Not that it should be a competition, of course. Some people like putting a car through its paces going round in circles in a track, others get their thrills from riding a steam locomotive heritage train on a 15-mile linear track that takes them nowhere useful. In fact, most rational people would probably enjoy both, or at least refrain from engaging in ‘my form of transportation enthusiasm is better than yours’ pissing contests.
Millbrook is not a race circuit, it's the UK's main research facility for the automotive industry.
 
The Mallard steam loco was capable of 126 Mph in 1938.

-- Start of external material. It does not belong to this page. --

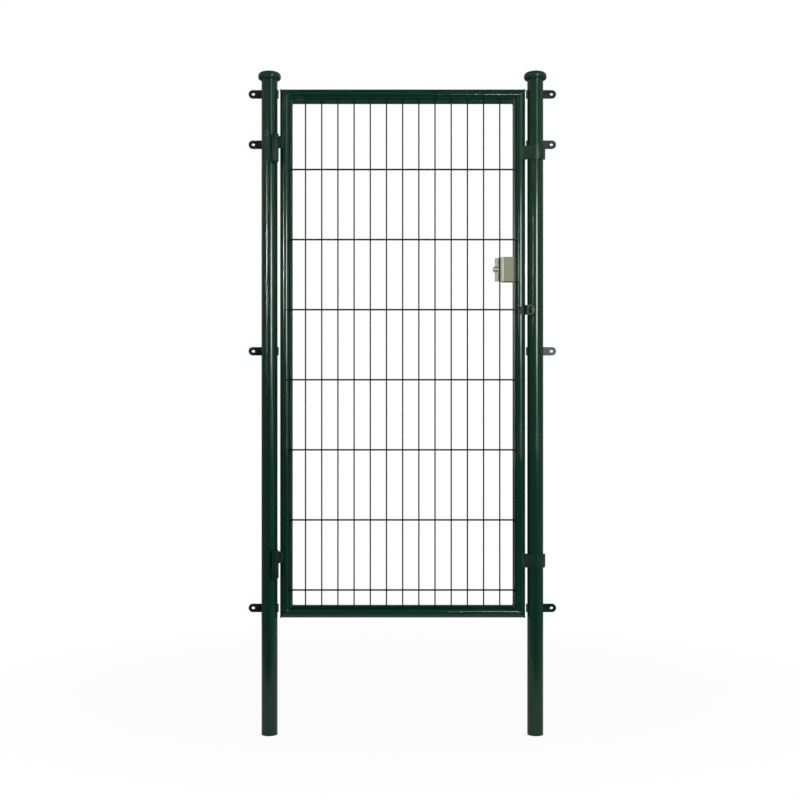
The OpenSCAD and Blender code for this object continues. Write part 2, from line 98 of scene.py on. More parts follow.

Indeed, and an incredible piece of engineering such locomotives were too. Only I’d thought everyone over the age of eight would have abandoned all such ‘my xxx goes faster than yours’ type discussions.
 
Indeed, and an incredible piece of engineering such locomotives were too. Only I’d thought everyone over the age of eight would have abandoned all such ‘my xxx goes faster than yours’ type discussions.
Indeed, And in fact i've been faster than it a car (also trains and the Shanghai Maglev) but actually don't get that much joy from that, prefer little aeroplanes where the issue is not going too slow... The issue at Millbrook was the banked high speed circuit meant the driver could take his hands off the wheel because the camber means that from a physics point of view the car behaves as if it is traveling on a straight line...
 
Indeed, And in fact i've been faster than it a car (also trains and the Shanghai Maglev) but actually don't get that much joy prefer little aeroplanes where the issue is not going too slow... The issue at Millbrook was the banked high speed circuit meant the driver could take his hands off the wheel because the camber means that from a physics point of view the car behaves as if it is traveling on a straight line...
Having been a Brooklands a couple of times, it is mind boggling to try to imagine those guys doing it for the first time, in the first such track in the world, in cars that were glorified land rockets with wheels.

If I had an old car I would still do the historic steep ramp challenge. Not quite the same, but still fun I’m sure.